For family offices, the questions may be broader. Which staff are employed directly? Which are administered through outside providers? Which roles require benefits or special documentation? How will employment costs be reported? Who communicates changes to household leadership? How will the structure adapt if the family adds another residence or changes travel patterns?

These questions are not meant to slow the hiring process. They are meant to protect it. The more complex the household, the more important it becomes to connect staffing decisions to the operational infrastructure that supports them.

A Restrained Next Step

For private clients, estates, and family offices, household staffing should be viewed as part of a larger operating system. The right candidate matters. So do the payroll structure, reporting lines, administrative support, family office coordination, and long-term conditions that allow the placement to succeed.

Deb’s Domestic Agency supports private household staffing searches for clients with complex homes, estates, and multi-residence needs. The agency’s role is not to provide legal or payroll advice, but to help clients think clearly about how staffing, household operations, and long-term fit work together.

Frequently Asked Questions

Why do private households use payroll services?

Private households may use payroll services to help manage wage payments, tax withholding, pay records, overtime calculations, year-end documents, and related employment administration. This can reduce confusion and create a more professional structure for household staff.

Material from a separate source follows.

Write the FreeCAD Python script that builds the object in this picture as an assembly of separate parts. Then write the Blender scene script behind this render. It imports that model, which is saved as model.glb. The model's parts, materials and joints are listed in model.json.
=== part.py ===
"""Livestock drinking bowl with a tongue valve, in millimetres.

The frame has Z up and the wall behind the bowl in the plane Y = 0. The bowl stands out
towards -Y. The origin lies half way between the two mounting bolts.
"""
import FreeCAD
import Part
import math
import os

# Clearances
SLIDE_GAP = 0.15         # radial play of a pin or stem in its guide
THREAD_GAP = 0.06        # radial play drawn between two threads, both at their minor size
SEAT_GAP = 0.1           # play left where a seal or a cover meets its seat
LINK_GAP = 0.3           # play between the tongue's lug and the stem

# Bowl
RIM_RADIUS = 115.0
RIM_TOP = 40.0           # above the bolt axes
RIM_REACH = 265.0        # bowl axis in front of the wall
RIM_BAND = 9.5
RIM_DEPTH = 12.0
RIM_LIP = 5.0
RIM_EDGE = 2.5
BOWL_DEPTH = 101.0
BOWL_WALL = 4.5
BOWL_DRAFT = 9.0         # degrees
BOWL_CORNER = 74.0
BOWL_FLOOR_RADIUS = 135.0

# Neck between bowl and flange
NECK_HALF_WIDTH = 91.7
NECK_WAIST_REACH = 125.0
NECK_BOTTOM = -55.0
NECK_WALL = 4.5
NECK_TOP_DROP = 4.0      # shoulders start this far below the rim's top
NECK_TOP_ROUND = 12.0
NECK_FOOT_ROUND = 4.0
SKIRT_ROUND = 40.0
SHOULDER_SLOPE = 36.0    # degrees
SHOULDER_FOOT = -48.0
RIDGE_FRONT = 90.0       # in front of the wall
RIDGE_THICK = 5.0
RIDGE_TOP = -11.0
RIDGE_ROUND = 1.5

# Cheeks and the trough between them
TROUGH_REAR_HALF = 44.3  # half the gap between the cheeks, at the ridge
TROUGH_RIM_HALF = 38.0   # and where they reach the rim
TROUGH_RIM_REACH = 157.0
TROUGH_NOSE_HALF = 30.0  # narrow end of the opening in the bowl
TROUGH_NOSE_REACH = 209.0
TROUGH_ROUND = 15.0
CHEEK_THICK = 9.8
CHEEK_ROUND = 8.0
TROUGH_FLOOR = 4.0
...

What is an employer-of-record service for household staff?

An employer-of-record service may help administer employment functions such as payroll, onboarding paperwork, workers’ compensation, benefits, and related employer processes, depending on the provider and arrangement. Households should consult qualified advisors to determine the right structure.

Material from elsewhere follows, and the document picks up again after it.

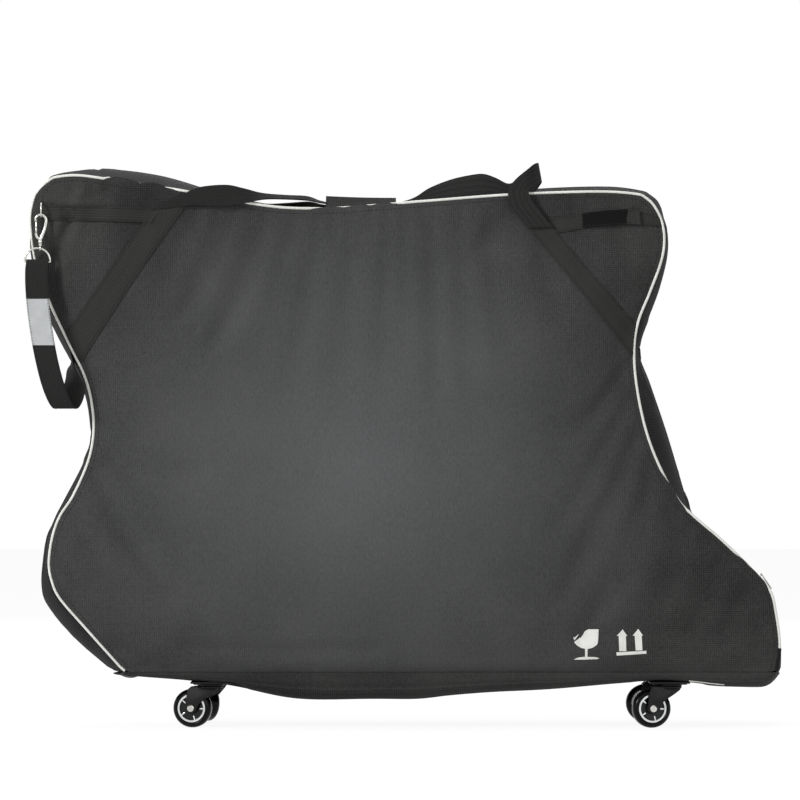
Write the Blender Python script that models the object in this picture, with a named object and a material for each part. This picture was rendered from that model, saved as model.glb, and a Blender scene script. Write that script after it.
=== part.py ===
"""Bike travel bag: padded sides that unzip and fold down from a base tray on four swivel casters.

Metres, +Z up. X runs along the bag from the handlebar end (-X) to the rear end (+X), and Y across it,
with the near side at -Y. The origin is on the ground under the middle of the bag.
"""
import math

import bmesh
import bpy
from mathutils import Matrix, Vector

# Clearances
SEAT_GAP = 0.0003
STRAP_GAP = 0.0011

# Side panels and the gusset round them
HINGE_HEIGHT = 0.090
SIDE_LENGTH = 1.186
SIDE_HEIGHT = 0.787
BASE_HALF_DEPTH = 0.130
HANDLEBAR_EXTRA_DEPTH = 0.078
HANDLEBAR_CENTRE_SHARE = (-0.45531, 1.00343)
HANDLEBAR_SPREAD_SHARE = (0.32040, 0.43202)
PANEL_BULGE = 0.034
PANEL_THICKNESS = 0.004
GUSSET_THICKNESS = 0.003
PIPING_RADIUS = 0.003
ZIP_HALF_WIDTH = 0.0052
ZIP_THICKNESS = 0.004
ARC_STATIONS = 50
CORNER_TURN = 0.22
FOOT_STATIONS = 10
OUTER_RINGS = (1.0, 0.94, 0.82, 0.62, 0.36)
INNER_RINGS = (1.0, 0.80, 0.50)
GUSSET_RINGS = (0.0, 0.22, 0.55, 1.0)
PANEL_CENTRE_SHARE = (-0.03626, 0.42910)
TOP_EDGE_SHARE = 0.9

# The seam of a side panel from its front lower corner over the top to its rear lower corner,
# as shares of SIDE_LENGTH from the middle and of SIDE_HEIGHT above the hinge.
SEAM_OUTLINE = [
    (-0.379, 0.000), (-0.415, 0.061), (-0.446, 0.113), (-0.471, 0.161), (-0.481, 0.222), (-0.471, 0.300),
    (-0.449, 0.355), (-0.428, 0.426), (-0.420, 0.499), (-0.428, 0.582), (-0.450, 0.657), (-0.476, 0.741),
    (-0.492, 0.827), (-0.498, 0.895), (-0.494, 0.950), (-0.476, 0.991), (-0.440, 1.000), (-0.393, 0.991),
    (-0.321, 0.976), (-0.190, 0.942), (-0.109, 0.938), (-0.028, 0.947), (0.137, 0.967), (0.226, 0.972),
    (0.287, 0.972), (0.321, 0.961), (0.341, 0.921), (0.346, 0.863), (0.334, 0.794), (0.310, 0.723),
    (0.304, 0.648), (0.312, 0.551), (0.331, 0.446), (0.367, 0.344), (0.409, 0.287), (0.454, 0.222),
    (0.486, 0.170), (0.496, 0.119), (0.501, 0.055), (0.496, 0.000),
]
# The crown of the gusset, where the zip runs, in the same shares.
CROWN_OUTLINE = [
    (-0.401, 0.000), (-0.430, 0.033), (-0.455, 0.067), (-0.478, 0.098), (-0.491, 0.133), (-0.499, 0.164),
    (-0.493, 0.269), (-0.480, 0.319), (-0.463, 0.368), (-0.441, 0.441), (-0.434, 0.502), (-0.441, 0.574),
    (-0.463, 0.653), (-0.491, 0.728), (-0.513, 0.821), (-0.518, 0.903), (-0.511, 0.959), (-0.496, 0.992),
    (-0.480, 1.016), (-0.447, 1.025), (-0.397, 1.029), (-0.348, 1.019), (-0.296, 1.000), (-0.214, 0.963),
    (-0.110, 0.947), (-0.004, 0.958), (0.094, 0.977), (0.193, 0.990), (0.275, 0.995), (0.311, 0.986),
    (0.343, 0.959), (0.357, 0.900), (0.355, 0.834), (0.338, 0.751), (0.317, 0.668), (0.328, 0.607),
    (0.347, 0.525), (0.374, 0.402), (0.404, 0.299), (0.439, 0.257), (0.472, 0.203), (0.497, 0.154),
    (0.506, 0.100), (0.512, 0.031), (0.508, 0.000),
]

# Base tray
TRAY_WALL = 0.006
TRAY_FLOOR = 0.0855
TRAY_STATIONS = 22
TRAY_SECTION = 12
TRAY_SQUARENESS = 0.42
TRAY_BOW_REACH = 0.12
# Underside of the sagging belly: share of SIDE_LENGTH from the middle, and height above the ground.
BELLY_PROFILE = [
    (-0.379, 0.0862), (-0.346, 0.0822), (-0.292, 0.0760), (-0.230, 0.0640), (-0.143, 0.0480),
    (-0.004, 0.0475), (0.061, 0.0550), (0.142, 0.0610), (0.238, 0.0680), (0.327, 0.0740),
    (0.380, 0.0720), (0.430, 0.0680), (0.480, 0.0680), (0.496, 0.0760),
]
SKID_LENGTH = 0.022
SKID_WIDTH = 0.034
SKID_HEIGHT = 0.0055
SKID_SIDE = 0.692 * BASE_HALF_DEPTH
SKID_INSET = 0.004

# Casters
CASTER_FRONT_X = -0.26433 * SIDE_LENGTH
CASTER_REAR_X = 0.35413 * SIDE_LENGTH
CASTER_SIDE = BASE_HALF_DEPTH - 0.035
WHEEL_RADIUS = 0.031
WHEEL_WIDTH = 0.021
TREAD_WIDTH = 0.009
TYRE_SHOULDER = 0.0024
TYRE_SHOULDER_DROP = 0.0018
TYRE_WALL_DROP = 0.006
RIM_INSET = 0.001
WHEEL_SEGMENTS = 25
RIM_SHARE = 0.72
RIM_WALL = 0.0022
HUB_RADIUS = 0.0085
BOLT_RADIUS = 0.0027
BOLT_HEAD_RADIUS = 0.0056
BOLT_HEAD_HEIGHT = 0.0024
BOLT_HEAD_ROUNDING = 0.001
SPOKES = 5
FIRST_SPOKE = 3
CASTER_TRAIL = 0.030
CASTER_HEIGHT = 0.0739
FORK_FRONT = 0.016
FORK_BACK = 0.006
FORK_SHOULDER = 0.012
FORK_WAIST = 0.005
PLATE_LENGTH = 0.064
PLATE_WIDTH = 0.054
PLATE_THICKNESS = 0.003
RACE_RADIUS = 0.021
RACE_HEIGHT = 0.0042
FORK_BRIDGE = 0.003
FORK_LEG = 0.002
FORK_CLEARANCE = 0.0012
FORK_SLOT_REACH = 0.080
RACE_INSET = 0.001
CASTER_HEADINGS = {"front_near": -12.0, "front_far": -57.0, "rear_near": 12.0, "rear_far": 3.0}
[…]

How does payroll infrastructure affect household staffing?

Payroll infrastructure affects staffing by clarifying how employees are paid, how hours and reimbursements are handled, who manages administrative questions, and how employment records are maintained. Clear infrastructure can support trust, retention, and operational continuity.

Should a family office be involved in household payroll?

In many complex households, the family office is involved in coordinating payroll providers, employment records, benefits, insurance, budgets, and reporting. The exact role depends on the household’s structure and the advisors involved.

Can payroll or EOR services prevent household staff turnover?

Payroll or EOR services cannot guarantee retention, but they can reduce administrative friction. Long-term staffing success still depends on role clarity, compensation realism, communication, discretion, household culture fit, and a structure that supports the employee after the hire.

Editorial note: Deb’s Domestic Agency is an Austin-based private household staffing agency serving private clients, estates, family offices, and multi-residence households nationwide. This article is educational and operational in nature and is not legal, tax, payroll, or employment advice.